A museum showcasing the wildlife of the desert and the crater. The rich collection of desert plants and animals displayed is divided into two parts: an indoor interpretation center and an outdoor area reconstructing the Negev desert landscape, with desert loess, hamada, sand, cliffs, riverbeds and even a small spring.
Eilat is Located at the southernmost tip of the country, Eilat is blessed with everything that makes a perfect vacation - beautiful
mirror-like sea, lively beaches, seafront bars and restaurants, first-rate hotels, all kinds of watersports, diving, partying and
desert-based activities. spectacular underwater world and coral reefs, diving clubs, desert treks, camel tours and even swimming with dolphins. 320 km (200 miles) away from the tension often felt in Tel Aviv or Jerusalem, Eilat is a convenient escape for Israelis on vacation, but during the mild winter months also attracts thousands of European sun-seekers.
Breathtaking scenery of the magnificent Red Mountains and the crystal-clear Red Sea gloriously lap this exciting fun. Eilat provides its visitors with the ultimate relaxation, given greatly by the magical beauty of the desert-like nature.
All this, along with the endless sun and the pleasant, warm winter, makes Eilat the leading tourist city in Israel, preferred both by foreign visitors (European charters mostly) and Israeli vacationers.
Eilat (pop 55,000) is the southernmost town in Israel, isolated from the rest of the country by the Negev desert.
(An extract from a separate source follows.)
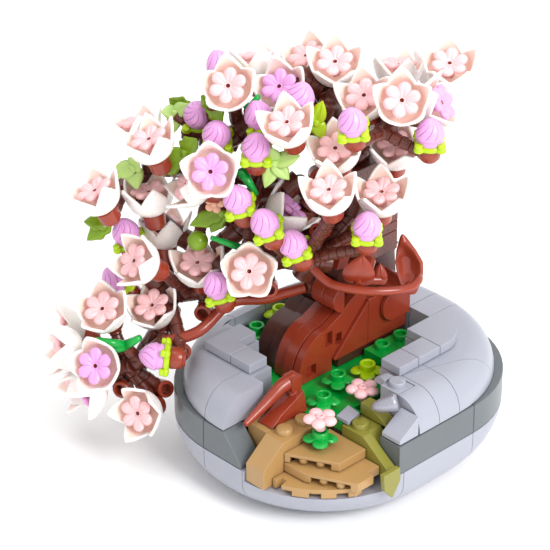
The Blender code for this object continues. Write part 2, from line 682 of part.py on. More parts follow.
def petal_cup(foot=0.0):
    """Five-petalled cup: round collar, bulging wall and pointed petal tips."""
    rim_out, rim_in = [], []
    for k in range(10):
        turn = 2.0 * pi * k / 10
        reach, height = (BLOOM_RIM, PETAL_VALLEY) if k % 2 else (BLOOM_RIM + 0.3, BLOOM_TIP)
        inner = reach - PETAL_WALL
        rim_out.append((reach * cos(turn), reach * sin(turn), height))
        rim_in.append((inner * cos(turn), inner * sin(turn), height - 0.25))
    rings = [ring_at(10, BLOOM_COLLAR, 0.0), ring_at(10, 6.3, 3.2), rim_out, rim_in, ring_at(10, 4.6, 2.6)]
    if foot:
        rings.insert(0, ring_at(10, BLOOM_COLLAR - 0.2, -foot))
    return loft("cup", rings)


def inner_flower():
    """Six petals with notches between them, on a short stalk in the cup."""
    under, over = [], []
    for k in range(12):
        turn = 2.0 * pi * k / 12
        reach, lift = (3.6, 6.0) if k % 2 else (FLOWER_RADIUS, 7.0)
        under.append((reach * 0.92 * cos(turn), reach * 0.92 * sin(turn), lift - 1.1))
        over.append((reach * cos(turn), reach * sin(turn), lift))
    stalk = ring_at(6, 1.7, 1.6)
    verts = stalk + under + over + [(0.0, 0.0, 5.6)]
    faces = [tuple(range(6))]
    for i in range(6):
        j = (i + 1) % 6
        left, middle, right = 6 + 2 * i, 7 + 2 * i, 6 + 2 * j
        faces += [(i, middle, left), (i, j, middle), (j, right, middle)]
    for i in range(12):
        j = (i + 1) % 12
        faces += [(6 + i, 6 + j, 18 + j, 18 + i), (18 + i, 18 + j, 30)]
    return mesh_object("petals", verts, faces)


def bloom_mesh():
    """One bloom as a single body, shared by all the separate blooms."""
    made = fuse("bloom_pattern", [petal_cup(), inner_flower()], WHITE)
    mesh = made.data
    bpy.data.objects.remove(made, do_unlink=True)
    return mesh


def seated(parts, base, tilt, heading, spin=0.0, lift=0.0):
    """Place parts on a base point, lifted along their own axis."""
    spot = Vector(base) + axis_of(tilt, heading) * lift
    for part in parts:
        part.matrix_basis = Matrix.Translation(spot * MM) @ lean(tilt, heading, spin) @ part.matrix_basis
    return parts


def cup_brick(base, tilt, heading):
    """The round brick under a bloom or a bud, with its top at the base."""
    piece = turned("cup_brick", [(CUP_BRICK_RADIUS - 0.3, -CUP_BRICK_HEIGHT), (CUP_BRICK_RADIUS, 0.0)], 8)
    return seated([piece], base, tilt, heading)


def bud(base, tilt, heading):
    """A swirled bud on its four-lobed calyx and its round brick."""
    calyx = []
    for k in range(8):
        turn = 2.0 * pi * k / 8
        reach = CALYX_RADIUS if k % 2 else 3.4
        calyx.append((reach * cos(turn), reach * sin(turn), 0.9))
    rings = [ring_at(8, 3.0, -CUP_BRICK_HEIGHT), ring_at(8, CUP_BRICK_RADIUS, 0.0), calyx]
    for share, height, twist in ((0.76, 1.7, 0.0), (1.0, 4.8, 20.0), (0.36, BUD_HEIGHT, 46.0)):
        rings.append(ring_at(8, BUD_RADIUS * share, height, twist))
    return seated([loft("bud", rings)], base, tilt, heading)


def leaf_plant(base, tilt, heading, count):
    """A plant of pointed leaves that spread from one root."""
    parts = [turned("heart", [(1.4, -1.4), (1.6, 1.0)], 5)]
    size = 3.0 * count
    for k in range(count):
        leaf = leaf_solid(size * 0.56, size, 1.4)
        leaf.matrix_basis = (Matrix.Rotation(2.0 * pi * k / count, 4, "Z")
                             @ Matrix.Rotation(radians(LEAF_SPREAD), 4, "X"))
        parts.append(leaf)
    return seated(parts, base, tilt, heading)


@dataclass(frozen=True)
class Bloom:
    """A bloom: base point, tilt from upright and compass heading in degrees."""

    base: tuple
    tilt: float
    heading: float
    label: str = ""


@dataclass(frozen=True)
class Spray:
    """A branch: the runs of its bars and what it carries."""

    name: str
    runs: tuple
    blooms: tuple
    buds: tuple
    plants: tuple


# A bloom with a label is a separate piece, and the others are one with their branch
SPRAYS = (
    Spray("spray_top_left",
          (((-3.9, 17.2, 98), (-7.6, 20.9, 98), (-16, 19, 98), (-26, 14, 98), (-38, 12, 96)),),
          (Bloom((-31, 4, 114), 45, -100, "top_left"), Bloom((-16, 14.3, 108), 40, -115, "top_left_lilac"),
           Bloom((-2, 17, 113), 25, -95, "top_middle"), Bloom((-14, -9, 107), 25, -120, "upper_left_middle"),
           Bloom((-24, 23, 109), 20, 110), Bloom((-8, 28, 109), 25, -150)),
          (((-41, 13, 101), 40, -90), ((-35, 2, 99), 20, -100), ((-22, 0.5, 105), 20, 180),
           ((-24, -6, 99), 15, -90), ((-13, -1.2, 111.6), 15, 0), ((-32, 13, 116), 25, 150)),
          (((-45, 21, 103), 40, 90, 3), ((-19, -7, 98), 50, -80, 3), ((-28, 6, 108), 20, -60, 2),
           ((-7, -1, 109), 30, -120, 2))),
    Spray("spray_top_right",
          (((4.5, 17.2, 98), (7.8, 20.5, 98), (16, 19, 99), (25, 16, 100)),
           ((7.8, 20.5, 98), (16, 19, 99), (13, 4, 105.5), (10, -6, 107))),
          (Bloom((7, 5, 109), 30, -110, "top_right"), Bloom((16, -4, 114), 45, -90, "top_right_front"),
           Bloom((30, 18, 112), 22, -90, "top_right_end"), Bloom((16, 25, 106), 12, 90),
           Bloom((26, 35, 102), 20, 60), Bloom((22, 3, 110), 60, -20), Bloom((15, 6, 92), 18, -95)),
          (((24, -9, 105), 10, -90), ((3, -14, 111), 15, -120)),
          ()),
    Spray("spray_left",
          (((-1.35, 9.35, 83), (-5.4, 5.3, 83), (-16, 8, 83), (-26, 10, 84), (-40, 14, 84), (-54, 19, 82),
            (-63, 14, 78)),),
          (Bloom((-52, 1, 95), 20, -160, "left_high"), Bloom((-67, 0, 79), 25, -170, "left_end"),
           Bloom((-36, -7, 95), 60, -95, "left_lilac"), Bloom((-1, -4, 96.5), 25, -110, "upper_middle"),
           Bloom((-57, 13, 93), 20, 140), Bloom((-54, 7, 74), 12, 150), Bloom((-38, 1, 85), 65, -170)),
          (((-28, -9, 84), 20, -150),),
          (((-62, 11, 84), 60, -150, 3), ((-47, 7, 87), 60, -120, 2), ((-72, 4, 69), 60, -160, 3),
           ((-39, 4, 75), 50, -90, 3), ((-27, -6, 89), 60, -60, 2))),
    Spray("spray_middle",
          (((-1.35, 10.8, 62), (-5.4, 6.75, 62), (-14, 4, 61), (-24, 5, 57), (-36, 5, 50), (-46, 8, 46),
            (-54, 12, 44)),
           ((-5.4, 6.75, 62), (-7, 0, 65), (-10, -6, 67), (-15, -8, 68))),
          (Bloom((-3, -18, 90.5), 20, -110, "middle_right"), Bloom((11, -6, 83), 15, -90, "lower_right"),
           Bloom((-19, -2, 76), 45, 5),
           Bloom((-54, -2, 61), 55, -150, "left_middle"), Bloom((-40.5, 5, 53.5), 20, -110, "left_inner"),
           Bloom((-26, -5, 62), 60, -90, "front_open"), Bloom((-51, 14, 59), 12, 110)),
          (((-61, 7, 63.5), 15, -170), ((-63, 10, 47), 40, -170), ((-34, -6, 54), 20, -160),
           ((-20, -13, 79), 25, -150), ((-12, -11, 71), 25, -160), ((7, -17, 80), 10, -90)),
          (((-73, 9, 45), 60, 170, 2),)),
    Spray("spray_low",
          (((-6.8, 10.85, 49.5), (-10.25, 7.4, 49.5), (-16, 6.6, 48), (-22, 6, 46.3), (-32, 4, 46),
            (-41, -4, 41), (-51, -5, 38), (-60, -7.5, 31.5), (-66, -2, 26)),),
          (Bloom((-67, -1, 43), 35, -115, "low_left"), Bloom((-53, 5, 40), 30, -120, "low_inner"),
           Bloom((-68, -12, 34), 60, -110, "low_lilac"), Bloom((-55, -11, 19), 75, -120, "low_end"),
           Bloom((-76, 12, 29), 75, 180), Bloom((-75, -5, 35), 85, 190),
           Bloom((-73, 6, 18), 95, -160), Bloom((-70, -8, 27), 125, -150)),
          (((-49, -12, 37), 85, 180),),
          (((-60, -11, 38), 50, -60, 2),)),
)


def build_sprays():
    """Branches of bars and round bricks, with the separate blooms on them."""
    shared = bloom_mesh()
    made = []
    for spray in SPRAYS:
        parts = []
        for run in spray.runs:
            for a, b in zip(run, run[1:]):
                parts.append(rod(a, b, 2.0, 6))
            for point in run[2::2]:
                parts.append(turned("knot", [(2.7, -1.8), (2.7, 1.8)], 6, None, point))
        for bloom in spray.blooms:
            place = (bloom.base, bloom.tilt, bloom.heading)
            parts += twig(*place, spray.runs)
            if bloom.label:
                parts += cup_brick(*place)
                item = bpy.data.objects.new("bloom_" + bloom.label, shared)
                bpy.context.scene.collection.objects.link(item)
                made += seated([item], *place, 18.0, GAP)
            else:
                parts += seated([petal_cup(CUP_BRICK_HEIGHT), inner_flower()], *place)
        for place in spray.buds:
            parts += bud(*place) + twig(*place, spray.runs)
        for base, tilt, heading, count in spray.plants:
            parts += leaf_plant(base, tilt, heading, count) + twig(base, tilt, heading, spray.runs, 0.4)
        made.append(fuse(spray.name, parts, DARK_BROWN))
    return made


def nearest_on(start, end, point):
    """The point of a segment that lies nearest to a point."""
    start, end, point = Vector(start), Vector(end), Vector(point)
    run = end - start
    share = max(0.0, min(1.0, (point - start).dot(run) / run.length_squared))
    return start + run * share


def twig(base, tilt, heading, runs, drop=CUP_BRICK_HEIGHT - 1.0):
    """A straight bar from a round brick's foot to the nearest point of a run."""
    foot = Vector(base) - axis_of(tilt, heading) * drop
    options = [nearest_on(a, b, foot) for run in runs for a, b in zip(run[1:], run[2:])]
    root = min(options, key=lambda point: (point - foot).length)
    if (root - foot).length < 1.0:
        return []
    return [rod(root + (root - foot).normalized() * 0.7, foot, TWIG_RADIUS, 4)]


def shade(item):
    """Shade round walls smooth and keep brick edges crisp."""
    item.data.shade_smooth()
    item.data.set_sharp_from_angle(angle=radians(35.0))


def main():
    """Build the whole part."""
    clear_scene()
    grid = bpy.data.objects.new("stud_grid", None)
    grid.rotation_euler[2] = GRID_TURN
    bpy.context.scene.collection.objects.link(grid)
    on_grid = build_bowl() + build_belt() + build_dome() + build_raised_tiles() + build_core()
    garden = build_garden()
    trunk = build_trunk()
    world_made = [item for item in garden + trunk if item.name in WORLD_PIECES]
    on_grid += [item for item in garden + trunk if item.name not in WORLD_PIECES]
    on_grid += [item for item in bpy.data.objects if item.name.endswith("_cutter")]
    for item in on_grid:
        item.parent = grid
    for item in on_grid + world_made + build_sprays():
        shade(item)


if __name__ == "__main__":
    main()
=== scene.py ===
"""Dressed scene of a brick-built cherry blossom bonsai in a round grey pot.

Meshes are made in millimetres and become metres when they turn into objects.
World X runs to the right, Y away from the camera and Z up. The pot, the rock
garden and the trunk stand on a stud grid that is turned 45 degrees: grid X
runs to the front right and grid Y to the back right. Branches and blooms are
placed in the world.
"""

from __future__ import annotations

import logging
from dataclasses import dataclass, field
from enum import Enum
from math import cos, exp, pi, radians, sin, sqrt

import bmesh
import bpy
from mathutils import Matrix, Vector


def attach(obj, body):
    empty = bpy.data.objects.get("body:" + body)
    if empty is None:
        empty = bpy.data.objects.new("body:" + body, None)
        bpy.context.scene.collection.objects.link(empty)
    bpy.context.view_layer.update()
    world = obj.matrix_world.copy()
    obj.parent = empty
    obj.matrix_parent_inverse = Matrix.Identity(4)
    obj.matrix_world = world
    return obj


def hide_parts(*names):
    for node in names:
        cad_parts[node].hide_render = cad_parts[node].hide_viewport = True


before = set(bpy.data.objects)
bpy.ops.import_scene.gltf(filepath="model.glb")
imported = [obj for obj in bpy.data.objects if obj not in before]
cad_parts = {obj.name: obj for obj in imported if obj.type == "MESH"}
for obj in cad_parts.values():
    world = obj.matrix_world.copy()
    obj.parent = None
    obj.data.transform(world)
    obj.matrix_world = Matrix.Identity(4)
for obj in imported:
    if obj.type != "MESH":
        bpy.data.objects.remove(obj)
LOG = logging.getLogger("bonsai")

# Shared sizes in millimetres
MM = 0.001
GRID = Matrix.Rotation(radians(-45.0), 4, "Z")
WORLD = Matrix.Identity(4)
BODY = "root"
GAP = 0.3
PLATE = 3.2
BRICK = 9.6
SEAM = 0.18
EDGE = 0.22
FINE_SEAM = 0.1
OVERLAP = 0.05
STUD_RADIUS = 2.4
STUD_HOLE = 1.5
STUD_HEIGHT = 1.7
STUD_SIDES = 28
ROUND_BRICK_RADIUS = 3.3
ROUND_BRICK_HEIGHT = 4.6
CORNER_STEPS = 14
BELT_BOTTOM = 16.0
BELT_TOP = BELT_BOTTOM + BRICK
DOME_TOP = BELT_TOP + BRICK
TILE_TOP = DOME_TOP + PLATE
CORE_TOP = BELT_TOP - PLATE
NOTCH_FLOOR = BELT_BOTTOM - PLATE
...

It is sprawled along 7 kilometers of Red Sea coastline, between the borders of Egypt and Jordan, and offers spectacular views of the Gulf of Aqaba. Originally a strategic military outpost, Eilat's first incarnation was as a port, used for importing goods from Asia, such as oil and vehicles. In the 1970s, tourists began visiting Eilat. They were attracted by the coral reefs, sandy beaches, and the dry and sunny desert climate. The town began to develop, and tourism has become its main industry.
Today, the 2-kilometer (1.2-mile) North Beach area is full of hotels with opulent names like Herod's Palace and Queen of Sheba.
The Tayelet promenade extends the length of the beach front and hosts numerous stalls, street artists, restaurants, and fashionable shops.
The promenade has great views of the bay, and each evening it is full of strolling tourists. The southern beach, which has coral reefs, is protected by the Israel Nature Reserve Authority. It has many public beaches and excellent scuba diving centers. The Navy and commercial ports lie between the south and north beaches.